How is the clubhouse…substandard at best. There are just two urinals and one toilet for the entire Hawks team (coaches/players/staff) to utilize…there is no team room, no lounge area, and one small television. Even the visiting clubhouses in most of the NWL cities are a big improvement to what the Hawks players and staff must deal with when they go to work. Trainer AJ Larson has the smallest training room in the loop – in fact, his training room in every visiting clubhouse in the league is bigger than his one in Boise.
I am not complaining, Memorial Stadium was a great facility in 1989 and continues to be the home that countless fans have been drawn to over the last two decades. But there is only so much that layers of paint can do – the talent that the Cubs (or whomever is the affiliate) bring to this great city deserve the best – not the worst.
Just last week, the Yakima Bears, who year in and year out rank dead last in the Northwest League in attendance, unveiled renderings to the Yakima Economic Development Committee of their proposed new ball park (and multi-use facility) – hmmm, where have we heard that before.
Let’s think about this – last in attendance, only 60,000 people in the community, a ballpark that is newer than Memorial Stadium, and I am convinced that Yakima will have a new ballpark (pictured at the top of the page and to the right) before Boise.
Being a native Washingtonian, I have been through the stadium issue before…first it was the Kingdome – which, inspired by the 1995 Mariners, helped build Safeco Field (fueled by taxpayer dollars)…Qwest Field, which replaced the Kingdome (fueled by taxpayer dollars), and now, a new Cheney Stadium (pictured left) in Tacoma, which, like Memorial Stadium, was one of the, if not, the worst AAA facility in the Pacific Coast League.
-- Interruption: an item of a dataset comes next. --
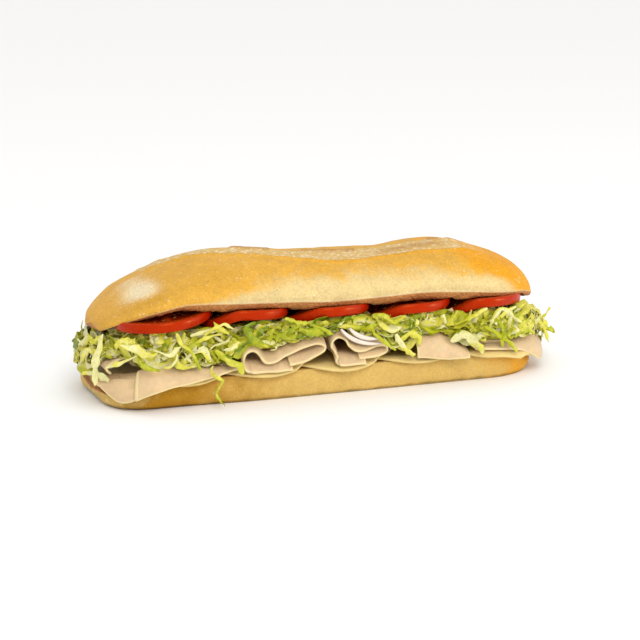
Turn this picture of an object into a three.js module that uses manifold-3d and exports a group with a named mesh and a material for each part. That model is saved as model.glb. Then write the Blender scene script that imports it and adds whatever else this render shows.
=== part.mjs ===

Taxpayers have also helped out all of the other professional venues – Everett Memorial Stadium (new video board), Avista Stadium (new scoreboard and seating), Gesa Stadium (scoreboard and million dollar sunshade), County Stadium (scoreboard and seating upgrades), along with improvements at the Spokane Arena, Toyota Center, ShoWare Center, and Everett Events Center – things those ownership groups didn’t have to pony up dollars for.
Would the Boise market, and/or the Idaho legislature offer anything of this sort – NO! I have a hard time believing that people do not even pass their own school bond measures, fire levies, or road bonds – but yet complain about the quality of education deteriorating, roads falling apart, and why it took the fire department so long to get to your house. The conservative nature of the community is something that I have had to get accustomed to in my ten years in the valley – I never really realized how liberal the Seattle-Tacoma area really was until I see it from afar.
So then, how could this new park become reality in the Treasure Valley – I can only think of two possible ways, since there is no chance in my book that any of the cities will pass a tax, nor will the legislature fund it (since they just slashed K-12 and higher education). One would be for one of the municipalities to apply for an Urban Renewal bond from the Obama Administration – which I could see the City of Boise being able to do, which could revitalize a portion of downtown. The other would be for an increase in the lodging tax in the valley – so that visitors to the area would actually be the ones funding the facility.
Is Memorial Stadium my home in the summer, yes. Does it have charm, yes. And I have so many memories at the yard. But, this community deserves a new facility so that it can start resembling like communities across the nation.